Putin is not deporting the Crimean Tatars as Stalin did in 1944, but he is forcing them to leave. Families are divided when young people are able to flee but leave the rest of their families behind.

The Crimean Tatars were allowed back into Crimea, after Stalin’s deportation, only from 1989. From then until the mid-90s, many Crimean Tatars had to live in tents, abandoned shops, railway carriages, and similar. The Crimean Parliament was set up to negotiate with the Ukrainian government (after Ukraine separated from Russia in 1991) for re-housing, and on the whole that worked. Until Russia’s annexation in 2014, conditions were improving.

About five million Crimean Tatars live in Turkey. The only other country with a comparable number is Romania. Those Crimean Tatar communities originate with people fleeing the expansion of the Tsarist empire in the 19th century, mostly first to Romania, and then some of them from Romana to Turkey.

In Turkey, the Crimean Tatar community is concentrated round big cities — Ankara, parts of Istanbul, and Eskişehir. Generally it is a community with above-average qualifications, and more secular than the average in Turkey. Eskişehir has two universities, one of them, through its distance courses, one of the largest universities in the entire world.

Most Crimean Tatars in Turkey speak only Turkish. A large part of the population of Turkey is minorities of one sort or another — Circassian, Bosnian, etc. — but we don’t suffer discrimination as the Kurds do. I remember as a child at school having to declare that I was “proud to be Turkish”, and in that I saw no contradiction with my Crimean Tatar identity.

The Crimean Tatar language is not available in schools in Turkey, but Crimean Tatar cultural associations, dances, food, and commemorations (taking black flowers to the Russian embassy on the anniversary of the mass deportation, displaying the Crimean Tatar flag on Flag Day, 26 June) flourish.

The new disadvantaged minority in Turkey is the Syrian refugees, officially three million of them, maybe in fact five million.

I remember returning to Turkey via Syria after studying in Jordan, and then the whole Turkish-Syrian border was mined. The landmines have been cleared now, and refugees move freely.

At the start, many people welcomed the refugees and wanted to help them, but now there is a lot of hostility, and in fact more from secular people than from the religious.

The Turkish government provides food allowances and health care, and some accommodation in refugee camps, but not enough. But the refugees are banned from working.

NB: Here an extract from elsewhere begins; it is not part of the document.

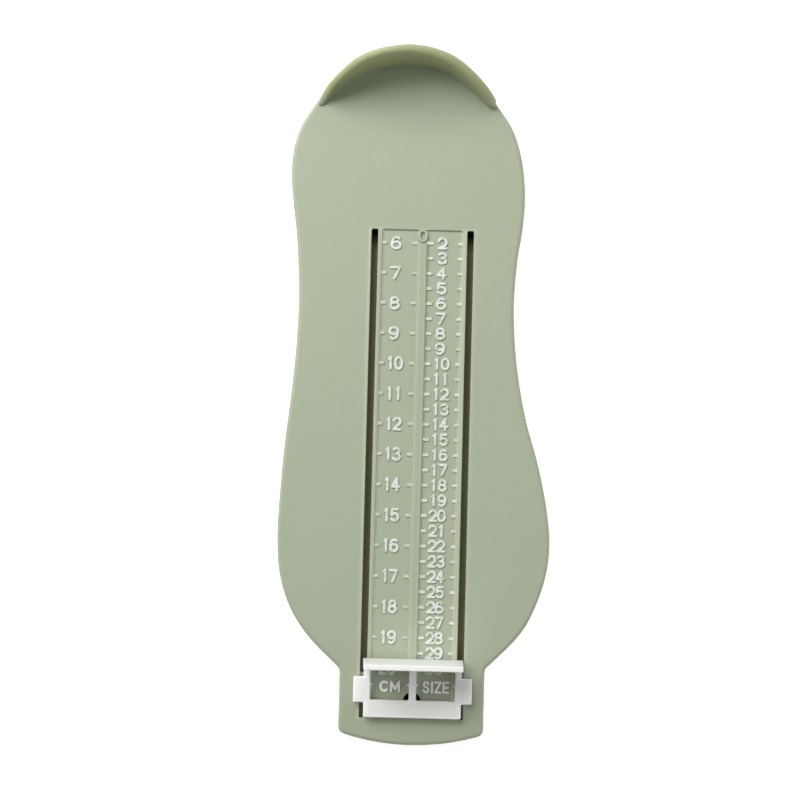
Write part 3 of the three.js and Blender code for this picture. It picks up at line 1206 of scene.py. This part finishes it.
def make_scale():
    z0, z1 = FLOOR - 0.12, FLOOR + 0.45
    cm = Marks()
    for n in range(6, 21):
        single = n < 10
        cm.text(str(n), -8.75 if single else -8.3, n * 10 + (0.1 if single else 0.0), 2.75, 1.36 if single else 1.1, 1.86, 0.45, z0, z1)
    cm.piece("numbers_left", FOIL)
    size = Marks()
    for n in range(2, 31):
        single = n < 10
        size.text(str(n), 6.6 if single else 7.05, 59.95 + (n - 2) * 5, 2.85, 1.3 if single else 1.1, 1.66, 0.43, z0, z1)
    size.piece("numbers_right", FOIL)
    labels = Marks()
    labels.text("C", -8.9, 206.0, 3.0, 1.3, 1.5, 0.46, z0, z1)
    labels.text("M", -5.4, 206.0, 3.0, 1.3, 1.5, 0.42, z0, z1)
    for char, u, w in (("S", 4.75, 0.85), ("I", 6.7, 0.8), ("Z", 8.65, 0.85), ("E", 11.3, 0.8)):
        labels.text(char, u, 206.0, 3.0, w, 1.6, 0.42, z0, z1)
    labels.piece("unit_labels", FOIL_SHADE_LIFTED)
    z2 = FLOOR + TICK_HIGH - 0.17
    left = Marks()
    for n in range(6, 21):
        left.bar(-FIELD_OUT - 0.2, -FIELD_OUT + 1.9, n * 10, z0, z2)
        left.bar(-FIELD_IN - 1.9, -FIELD_IN + 0.2, n * 10, z0, z2)
    left.piece("ticks_left", FOIL_THIN)
    right = Marks()
    for n in range(29):
        right.bar(FIELD_IN - 0.2, FIELD_IN + 2.1, 60 + 5 * n, z0, z2)
        right.bar(FIELD_OUT - 1.85, FIELD_OUT + 0.2, 60 + 5 * n, z0, z2)
    right.piece("ticks_right", FOIL_TICK)


# ---- slider ----
def make_slider():
    # the frame lies behind the toe stop and jogs out into two ears
    base = block(-FRAME_HALF, FRAME_HALF, STOP_AT + 0.9, FRAME_END, FRAME_0, FRAME_1)
    for k in (-1, 1):
        join(base, block(k * (FRAME_HALF - 0.5), k * EAR_OUT, EAR_FIRST, EAR_LAST, FRAME_0, FRAME_1))
    clean(base)
    bevel(base, 0.3, 3)
    for a, b in ((-WINDOW_OUT, -WINDOW_IN), (WINDOW_IN, WINDOW_OUT)):
        shape = rect(a, b, WINDOW_FIRST, WINDOW_LAST, 0.35)
        levels = [(0.15, 0), (0.15, FRAME_0 + 0.02), (0.05, FRAME_0 + 0.14)]
        levels += [(d, z) for d, z in flare(0.18, FRAME_1)] + [(0.18, 14)]
        cut(base, stack("window", shape, levels))
    # the upright toe stop, a little narrower at its top
    half, low = STOP_HALF, STOP_HALF - STOP_DRAFT
    profile = [
        (-half, FRAME_0),
        (half, FRAME_0),
        (low, STOP_TOP - 0.3),
        (low - 0.3, STOP_TOP),
        (-low + 0.3, STOP_TOP),
        (-low, STOP_TOP - 0.3),
    ]
    y0, y1 = at(0, STOP_AT)[1], at(0, STOP_AT + STOP_THICK)[1]
    stop = body(
        "stop",
        *skin([[(x + AXIS_X, y, z) for x, z in profile] for y in (y0, y1)]),
    )
    bevel(stop, 0.3, 4)
    join(base, stop)
    marks = []
    for u, k in ((-WINDOW_OUT - 0.3, 1), (-WINDOW_IN + 0.3, -1), (WINDOW_IN - 0.3, 1), (WINDOW_OUT + 0.3, -1)):
        tip = u + 1.05 * k
        shape = counterclockwise([at(u, MARK_AT - 0.75), at(tip, MARK_AT - 0.08), at(tip, MARK_AT + 0.08), at(u, MARK_AT + 0.75)])
        marks.append(
            stack("mark", shape, [(0, FRAME_0 + 0.1), (0, FRAME_0 + 1.5), (-0.05, FRAME_0 + 1.62)])
        )
    join(base, *marks)
    base.data.transform(Matrix.Translation((SHIFT, 0, 0)))
    for k in (-1, 1):
        leg = block(k * LEG_IN, k * (LEG_IN + LEG_THICK), LEG_FIRST, LEG_LAST, 0.6, FRAME_0 + 0.6, 0.2, 2)
        hook = block(k * (LEG_IN - 0.7), k * (LEG_IN + 0.9), LEG_FIRST, LEG_LAST, 0.6, 1.2, 0.15, 2)
        join(base, leg, hook)
    finished(base, "slider_moulding", "toe_stop", "white_plastic", WHITE)
    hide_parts("slider")


def make_strap():
    z1 = PLATE_TOP - SKIN - GAP
    strap = block(-STRAP_HALF, STRAP_HALF, LEG_FIRST - 1.4, LEG_LAST + 1.4, z1 - STRAP_THICK, z1)
    for k in (-1, 1):
        a, b = sorted((k * (LEG_IN - GAP), k * (LEG_IN + LEG_THICK + GAP)))
        cut(strap, block(a, b, LEG_FIRST - GAP, LEG_LAST + GAP, -1, 8))
    # between the slots the strap is shorter, clear of the hanging hole
    cut(strap, block(-BRIDGE_HALF, BRIDGE_HALF, BRIDGE_LAST, LEG_LAST + 5, -1, 8))
    clean(strap)
    bevel(strap, 0.25, 3)
    finished(strap, "slider_keeper", "toe_stop", "white_plastic", WHITE)
    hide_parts("slider_strap")


make_footplate()
make_scale()
make_slider()
make_strap()


# ---- floor and light ----
def floor():
    mesh = bpy.data.meshes.new("floor")
    bm = bmesh.new()
    bmesh.ops.create_grid(bm, x_segments=2, y_segments=2, size=12.0)
    bm.to_mesh(mesh)
    bm.free()
    obj = bpy.data.objects.new("floor", mesh)
    obj.location = (0, 0, -0.00005)
    bpy.context.scene.collection.objects.link(obj)
    m = bpy.data.materials.new("floor_white")
    m.use_nodes = True
    shader = m.node_tree.nodes["Principled BSDF"]
    shader.inputs["Base Color"].default_value = (0.93, 0.93, 0.93, 1)
    shader.inputs["Roughness"].default_value = 0.9
    shader.inputs["Specular IOR Level"].default_value = 0.1
    shader.inputs["Emission Color"].default_value = (1, 1, 1, 1)
    shader.inputs["Emission Strength"].default_value = 0.65
    mesh.materials.append(m)
    # a low pale wall far behind, so that the floor doesn't end in the dark in low views
    ring = [(11.5 * math.cos(math.pi * k / 48), 11.5 * math.sin(math.pi * k / 48)) for k in range(96)]
    wall = bpy.data.meshes.new("backdrop")
    verts = [(x, y, z) for z in (-0.00005, 0.5) for x, y in ring]
    faces = [(k, (k + 1) % 96, 96 + (k + 1) % 96, 96 + k) for k in range(96)]
    wall.from_pydata(verts, [], faces)
    wall.materials.append(m)
    backdrop = bpy.data.objects.new("backdrop", wall)
    bpy.context.scene.collection.objects.link(backdrop)
    # painted shade: a dark card under the gauge, hidden by it, stands in for the shade seen down the slots and the
    # hanging hole
    card = body("card", [(x, y, 0.0) for x, y in grow(EDGE, -4.0)], [tuple(range(len(EDGE)))])
    card.data.transform(Matrix.Scale(0.001, 4))
    card.location = (0, 0, -0.00002)
    d = bpy.data.materials.new("card_dark")
    d.use_nodes = True
    shader = d.node_tree.nodes["Principled BSDF"]
    nodes, links = d.node_tree.nodes, d.node_tree.links
    coords = nodes.new("ShaderNodeTexCoord")
    # painted shadow: the card is nearly black under the hanging hole
    far = nodes.new("ShaderNodeVectorMath")
    far.operation = "DISTANCE"
    far.inputs[1].default_value = (*(v * 0.001 for v in at(HANG_U, HANG_AT)), 0.0)
    links.new(coords.outputs["Object"], far.inputs[0])
    near = nodes.new("ShaderNodeMapRange")
    near.inputs["From Min"].default_value = 0.004
    near.inputs["From Max"].default_value = 0.008
    links.new(far.outputs["Value"], near.inputs["Value"])
    painted_shade_tone = nodes.new("ShaderNodeMix")
    painted_shade_tone.data_type = "RGBA"
    painted_shade_tone.inputs[6].default_value = (0.02, 0.02, 0.014, 1)
    painted_shade_tone.inputs[7].default_value = (0.34, 0.33, 0.20, 1)
    # painted shadow: it is darkest under the slots' heel ends
    split = nodes.new("ShaderNodeSeparateXYZ")
    links.new(coords.outputs["Object"], split.inputs["Vector"])
    head = nodes.new("ShaderNodeMapRange")
    head.inputs["From Min"].default_value = (ZERO_Y - SLOT_FIRST - 7.0) * 0.001
    head.inputs["From Max"].default_value = (ZERO_Y - SLOT_FIRST - 1.0) * 0.001
    head.inputs["To Min"].default_value = 1.0
    head.inputs["To Max"].default_value = 0.0
    links.new(split.outputs["Y"], head.inputs["Value"])
    both = nodes.new("ShaderNodeMath")
    both.operation = "MULTIPLY"
    links.new(near.outputs["Result"], both.inputs[0])
    links.new(head.outputs["Result"], both.inputs[1])
    links.new(both.outputs[0], painted_shade_tone.inputs["Factor"])
    links.new(painted_shade_tone.outputs[2], shader.inputs["Base Color"])
    shader.inputs["Roughness"].default_value = 0.9
    shader.inputs["Specular IOR Level"].default_value = 0.1
    card.data.materials.append(d)


def area(name, azimuth, elevation, distance, size, power, target=(0.0, 0.0, 0.0)):
    """A soft light. Azimuth 0 is the right side, 90 the heel and 180 the left."""
    data = bpy.data.lights.new(name, "AREA")
    data.shape = "DISK"
    data.size = size
    data.energy = power
    obj = bpy.data.objects.new(name, data)
    a, e = math.radians(azimuth), math.radians(elevation)
    way = Vector((math.cos(a) * math.cos(e), math.sin(a) * math.cos(e), math.sin(e)))
    obj.location = Vector(target) + way * distance
    obj.rotation_mode = "QUATERNION"
    obj.rotation_quaternion = way.to_track_quat("Z", "Y")
    bpy.context.scene.collection.objects.link(obj)
    return obj


floor()
area("key_light", 129, 46, 0.8, 0.6, 6.35)
area("left_light", 175, 33, 0.8, 0.4, 1.15)
area("heel_fill", 60, 33, 0.8, 0.4, 0.95)
area("right_fill", 352, 33, 0.8, 0.4, 1.0)
area("toe_fill", 300, 33, 0.8, 0.4, 0.34)
area("top_fill", 300, 78, 0.8, 0.4, 0.68)
world = bpy.data.worlds.new("studio")
world.use_nodes = True
world.node_tree.nodes["Background"].inputs["Color"].default_value = (1, 1, 1, 1)
world.node_tree.nodes["Background"].inputs["Strength"].default_value = 0.02
bpy.context.scene.world = world
bpy.context.scene.view_settings.view_transform = "Standard"
bpy.context.scene.view_settings.look = "None"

They live mostly around Istanbul, in poor conditions, working illegally in construction, on farms, etc. There’s high unemployment, and Turkish people, including Kurdish-Turkish people in Istanbul, are becoming increasingly resentful.

After five years in Turkey, the refugees can apply for Turkish citizenship. A good number must have their five years now. I don’t know how many have applied for citizenship.

The government has started deporting some of the Syrian refugees to the areas of Syria which the Turkish army has taken.

The political parties are not saying much, partly because of the level of repression. The HDP [a leftish party backing Kurdish rights] spoke out well against the Turkish invasion of Syria, but since then many of its leaders have been jailed.

Ekrem İmamoğlu, a member of the CHP [the old Kemalist party, and the biggest anti-Erdogan party] won the mayoral election in Istanbul in June. But his attitude to the Syrian refugees is even worse than the government’s. He has said they should all be sent back to Syria.

• Melek Maksodoglu talked with Martin Thomas from Solidarity.